Part of a data file:
+ + + +

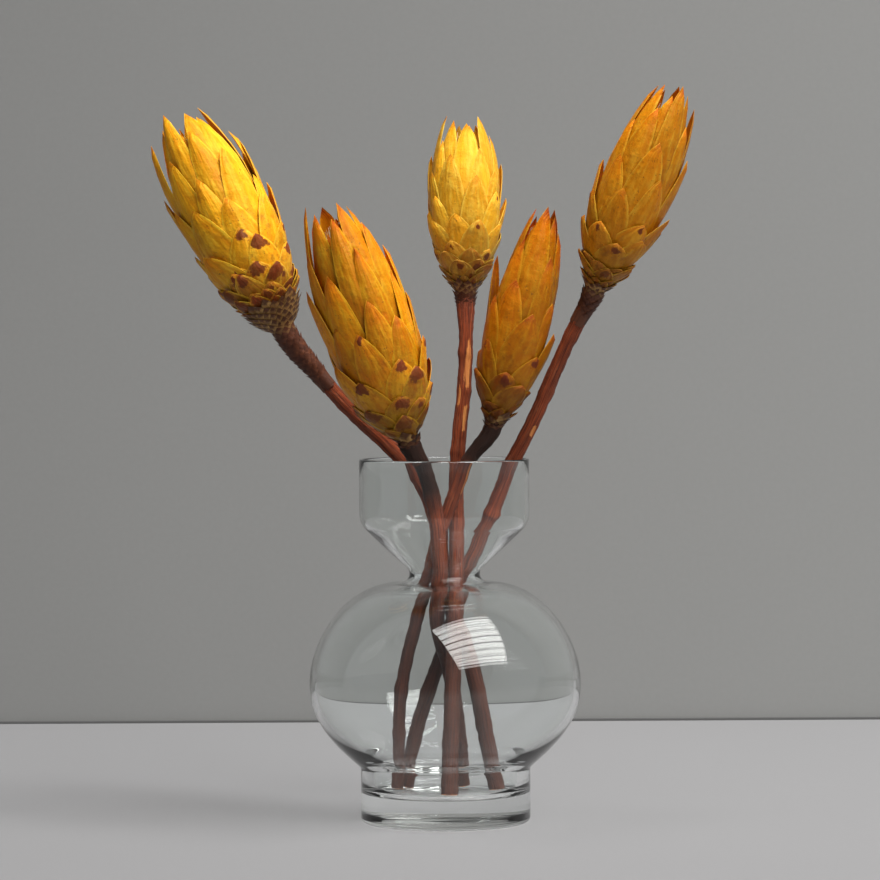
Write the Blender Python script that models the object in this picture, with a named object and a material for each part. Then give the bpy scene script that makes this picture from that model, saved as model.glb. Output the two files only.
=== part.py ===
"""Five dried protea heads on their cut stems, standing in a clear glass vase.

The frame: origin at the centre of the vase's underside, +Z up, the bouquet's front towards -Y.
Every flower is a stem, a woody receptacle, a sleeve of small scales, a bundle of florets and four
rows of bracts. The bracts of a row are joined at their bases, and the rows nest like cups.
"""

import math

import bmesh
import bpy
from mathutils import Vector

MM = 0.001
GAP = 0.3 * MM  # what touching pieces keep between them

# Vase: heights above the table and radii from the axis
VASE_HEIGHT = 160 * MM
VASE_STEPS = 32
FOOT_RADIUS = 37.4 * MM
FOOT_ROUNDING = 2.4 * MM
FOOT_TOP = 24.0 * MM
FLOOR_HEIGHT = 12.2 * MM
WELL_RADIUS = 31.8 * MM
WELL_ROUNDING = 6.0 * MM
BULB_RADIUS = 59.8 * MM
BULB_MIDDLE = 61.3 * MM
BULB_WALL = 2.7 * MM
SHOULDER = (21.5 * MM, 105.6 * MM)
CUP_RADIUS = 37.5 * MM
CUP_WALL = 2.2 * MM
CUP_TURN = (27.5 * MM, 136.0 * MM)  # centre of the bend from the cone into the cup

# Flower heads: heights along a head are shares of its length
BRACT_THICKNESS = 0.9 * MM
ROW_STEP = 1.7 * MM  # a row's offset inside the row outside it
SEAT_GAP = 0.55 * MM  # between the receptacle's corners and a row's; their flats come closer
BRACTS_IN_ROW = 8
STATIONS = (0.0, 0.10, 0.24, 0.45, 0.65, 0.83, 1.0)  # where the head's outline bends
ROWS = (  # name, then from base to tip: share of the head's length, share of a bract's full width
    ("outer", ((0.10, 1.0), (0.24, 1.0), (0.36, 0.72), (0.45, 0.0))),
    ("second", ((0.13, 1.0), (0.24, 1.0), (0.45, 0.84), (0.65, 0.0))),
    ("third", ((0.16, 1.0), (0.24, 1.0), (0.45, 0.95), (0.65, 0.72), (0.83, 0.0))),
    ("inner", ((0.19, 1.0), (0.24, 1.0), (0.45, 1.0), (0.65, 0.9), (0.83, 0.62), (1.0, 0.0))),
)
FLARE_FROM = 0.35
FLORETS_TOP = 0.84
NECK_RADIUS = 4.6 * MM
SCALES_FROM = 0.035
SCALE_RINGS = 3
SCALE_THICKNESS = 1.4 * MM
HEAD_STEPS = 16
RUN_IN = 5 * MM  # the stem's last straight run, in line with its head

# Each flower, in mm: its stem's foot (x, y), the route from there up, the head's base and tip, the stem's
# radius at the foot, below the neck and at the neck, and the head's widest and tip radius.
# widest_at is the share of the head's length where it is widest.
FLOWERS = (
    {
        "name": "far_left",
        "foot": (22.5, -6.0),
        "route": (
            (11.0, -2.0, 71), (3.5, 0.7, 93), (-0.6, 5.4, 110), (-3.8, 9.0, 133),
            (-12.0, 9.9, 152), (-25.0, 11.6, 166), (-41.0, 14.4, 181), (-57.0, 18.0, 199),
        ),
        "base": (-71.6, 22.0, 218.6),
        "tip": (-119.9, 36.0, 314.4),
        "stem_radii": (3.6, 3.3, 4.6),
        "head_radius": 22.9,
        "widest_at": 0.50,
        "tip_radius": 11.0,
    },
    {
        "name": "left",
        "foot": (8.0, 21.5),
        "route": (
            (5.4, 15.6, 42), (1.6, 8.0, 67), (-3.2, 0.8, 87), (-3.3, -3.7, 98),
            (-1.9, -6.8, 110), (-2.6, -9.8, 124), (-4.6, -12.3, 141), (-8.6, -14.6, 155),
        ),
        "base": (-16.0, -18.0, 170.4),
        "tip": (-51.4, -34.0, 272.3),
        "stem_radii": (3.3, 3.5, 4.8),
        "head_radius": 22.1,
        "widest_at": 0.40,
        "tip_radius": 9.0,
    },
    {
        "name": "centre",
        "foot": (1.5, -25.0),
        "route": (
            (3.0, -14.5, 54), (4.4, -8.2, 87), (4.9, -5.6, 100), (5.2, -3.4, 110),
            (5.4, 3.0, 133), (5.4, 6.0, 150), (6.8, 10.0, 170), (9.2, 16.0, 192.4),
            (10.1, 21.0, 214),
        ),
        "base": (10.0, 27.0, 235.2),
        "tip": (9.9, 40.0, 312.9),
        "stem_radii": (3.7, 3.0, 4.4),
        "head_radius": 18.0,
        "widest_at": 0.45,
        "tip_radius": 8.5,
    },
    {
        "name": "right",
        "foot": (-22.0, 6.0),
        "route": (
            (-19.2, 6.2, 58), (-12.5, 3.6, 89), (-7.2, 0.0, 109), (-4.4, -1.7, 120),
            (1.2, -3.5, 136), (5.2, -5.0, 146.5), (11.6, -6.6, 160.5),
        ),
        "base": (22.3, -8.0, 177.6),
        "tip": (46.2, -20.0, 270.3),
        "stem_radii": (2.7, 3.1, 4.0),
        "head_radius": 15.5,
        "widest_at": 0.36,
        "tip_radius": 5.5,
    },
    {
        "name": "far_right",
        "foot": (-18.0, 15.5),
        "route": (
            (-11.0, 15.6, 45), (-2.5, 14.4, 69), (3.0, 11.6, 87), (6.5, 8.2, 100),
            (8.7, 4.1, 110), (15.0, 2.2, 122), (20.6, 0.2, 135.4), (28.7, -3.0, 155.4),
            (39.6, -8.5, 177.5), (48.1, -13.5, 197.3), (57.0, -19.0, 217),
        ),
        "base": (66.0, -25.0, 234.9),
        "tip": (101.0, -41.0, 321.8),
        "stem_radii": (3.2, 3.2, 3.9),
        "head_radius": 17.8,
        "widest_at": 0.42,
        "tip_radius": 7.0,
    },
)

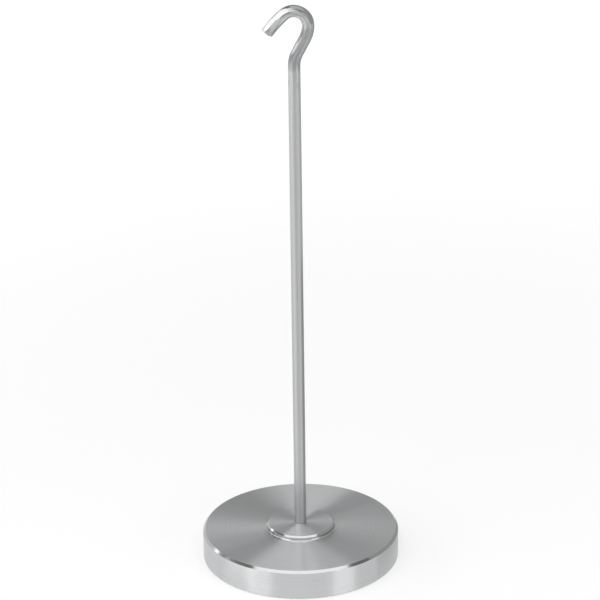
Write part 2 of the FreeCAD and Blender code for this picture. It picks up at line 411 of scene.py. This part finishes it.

+ + + +

## WHAT THIS TASK INVOLVES
Each record must be returned exactly as it is written.

## ANSWER BELOW
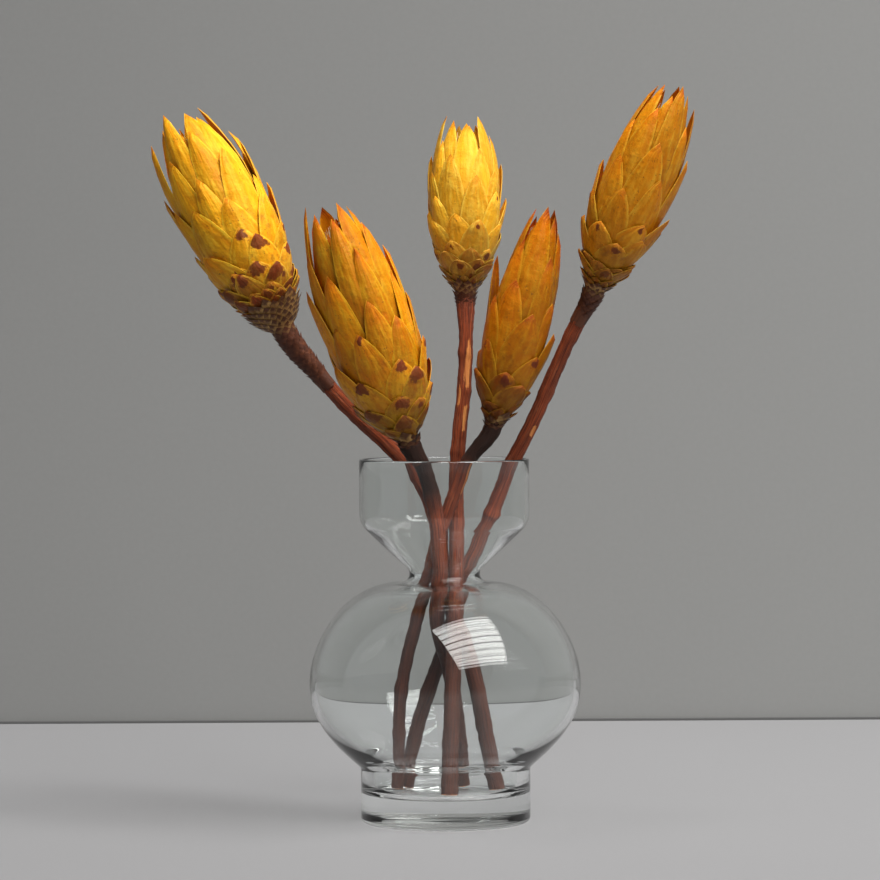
Write the Blender Python script that models the object in this picture, with a named object and a material for each part. Then give the bpy scene script that makes this picture from that model, saved as model.glb. Output the two files only.
=== part.py ===
"""Five dried protea heads on their cut stems, standing in a clear glass vase.

The frame: origin at the centre of the vase's underside, +Z up, the bouquet's front towards -Y.
Every flower is a stem, a woody receptacle, a sleeve of small scales, a bundle of florets and four
rows of bracts. The bracts of a row are joined at their bases, and the rows nest like cups.
"""

import math

import bmesh
import bpy
from mathutils import Vector

MM = 0.001
GAP = 0.3 * MM  # what touching pieces keep between them

# Vase: heights above the table and radii from the axis
VASE_HEIGHT = 160 * MM
VASE_STEPS = 32
FOOT_RADIUS = 37.4 * MM
FOOT_ROUNDING = 2.4 * MM
FOOT_TOP = 24.0 * MM
FLOOR_HEIGHT = 12.2 * MM
WELL_RADIUS = 31.8 * MM
WELL_ROUNDING = 6.0 * MM
BULB_RADIUS = 59.8 * MM
BULB_MIDDLE = 61.3 * MM
BULB_WALL = 2.7 * MM
SHOULDER = (21.5 * MM, 105.6 * MM)
CUP_RADIUS = 37.5 * MM
CUP_WALL = 2.2 * MM
CUP_TURN = (27.5 * MM, 136.0 * MM)  # centre of the bend from the cone into the cup

# Flower heads: heights along a head are shares of its length
BRACT_THICKNESS = 0.9 * MM
ROW_STEP = 1.7 * MM  # a row's offset inside the row outside it
SEAT_GAP = 0.55 * MM  # between the receptacle's corners and a row's; their flats come closer
BRACTS_IN_ROW = 8
STATIONS = (0.0, 0.10, 0.24, 0.45, 0.65, 0.83, 1.0)  # where the head's outline bends
ROWS = (  # name, then from base to tip: share of the head's length, share of a bract's full width
    ("outer", ((0.10, 1.0), (0.24, 1.0), (0.36, 0.72), (0.45, 0.0))),
    ("second", ((0.13, 1.0), (0.24, 1.0), (0.45, 0.84), (0.65, 0.0))),
    ("third", ((0.16, 1.0), (0.24, 1.0), (0.45, 0.95), (0.65, 0.72), (0.83, 0.0))),
    ("inner", ((0.19, 1.0), (0.24, 1.0), (0.45, 1.0), (0.65, 0.9), (0.83, 0.62), (1.0, 0.0))),
)
FLARE_FROM = 0.35
FLORETS_TOP = 0.84
NECK_RADIUS = 4.6 * MM
SCALES_FROM = 0.035
SCALE_RINGS = 3
SCALE_THICKNESS = 1.4 * MM
HEAD_STEPS = 16
RUN_IN = 5 * MM  # the stem's last straight run, in line with its head

# Each flower, in mm: its stem's foot (x, y), the route from there up, the head's base and tip, the stem's
# radius at the foot, below the neck and at the neck, and the head's widest and tip radius.
# widest_at is the share of the head's length where it is widest.
FLOWERS = (
    {
        "name": "far_left",
        "foot": (22.5, -6.0),
        "route": (
            (11.0, -2.0, 71), (3.5, 0.7, 93), (-0.6, 5.4, 110), (-3.8, 9.0, 133),
            (-12.0, 9.9, 152), (-25.0, 11.6, 166), (-41.0, 14.4, 181), (-57.0, 18.0, 199),
        ),
        "base": (-71.6, 22.0, 218.6),
        "tip": (-119.9, 36.0, 314.4),
        "stem_radii": (3.6, 3.3, 4.6),
        "head_radius": 22.9,
        "widest_at": 0.50,
        "tip_radius": 11.0,
    },
    {
        "name": "left",
        "foot": (8.0, 21.5),
        "route": (
            (5.4, 15.6, 42), (1.6, 8.0, 67), (-3.2, 0.8, 87), (-3.3, -3.7, 98),
            (-1.9, -6.8, 110), (-2.6, -9.8, 124), (-4.6, -12.3, 141), (-8.6, -14.6, 155),
        ),
        "base": (-16.0, -18.0, 170.4),
        "tip": (-51.4, -34.0, 272.3),
        "stem_radii": (3.3, 3.5, 4.8),
        "head_radius": 22.1,
        "widest_at": 0.40,
        "tip_radius": 9.0,
    },
    {
        "name": "centre",
        "foot": (1.5, -25.0),
        "route": (
            (3.0, -14.5, 54), (4.4, -8.2, 87), (4.9, -5.6, 100), (5.2, -3.4, 110),
            (5.4, 3.0, 133), (5.4, 6.0, 150), (6.8, 10.0, 170), (9.2, 16.0, 192.4),
            (10.1, 21.0, 214),
        ),
        "base": (10.0, 27.0, 235.2),
        "tip": (9.9, 40.0, 312.9),
        "stem_radii": (3.7, 3.0, 4.4),
        "head_radius": 18.0,
        "widest_at": 0.45,
        "tip_radius": 8.5,
    },
    {
        "name": "right",
        "foot": (-22.0, 6.0),
        "route": (
            (-19.2, 6.2, 58), (-12.5, 3.6, 89), (-7.2, 0.0, 109), (-4.4, -1.7, 120),
            (1.2, -3.5, 136), (5.2, -5.0, 146.5), (11.6, -6.6, 160.5),
        ),
        "base": (22.3, -8.0, 177.6),
        "tip": (46.2, -20.0, 270.3),
        "stem_radii": (2.7, 3.1, 4.0),
        "head_radius": 15.5,
        "widest_at": 0.36,
        "tip_radius": 5.5,
    },
    {
        "name": "far_right",
        "foot": (-18.0, 15.5),
        "route": (
            (-11.0, 15.6, 45), (-2.5, 14.4, 69), (3.0, 11.6, 87), (6.5, 8.2, 100),
            (8.7, 4.1, 110), (15.0, 2.2, 122), (20.6, 0.2, 135.4), (28.7, -3.0, 155.4),
            (39.6, -8.5, 177.5), (48.1, -13.5, 197.3), (57.0, -19.0, 217),
        ),
        "base": (66.0, -25.0, 234.9),
        "tip": (101.0, -41.0, 321.8),
        "stem_radii": (3.2, 3.2, 3.9),
        "head_radius": 17.8,
        "widest_at": 0.42,
        "tip_radius": 7.0,
    },
)

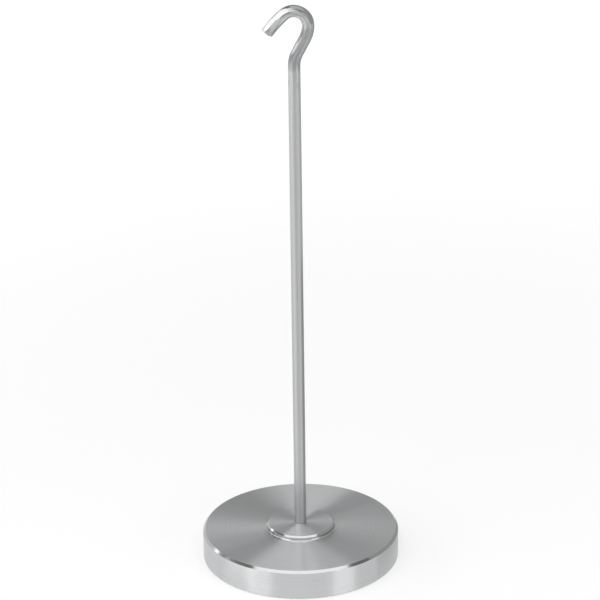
Write part 2 of the FreeCAD and Blender code for this picture. It picks up at line 411 of scene.py. This part finishes it.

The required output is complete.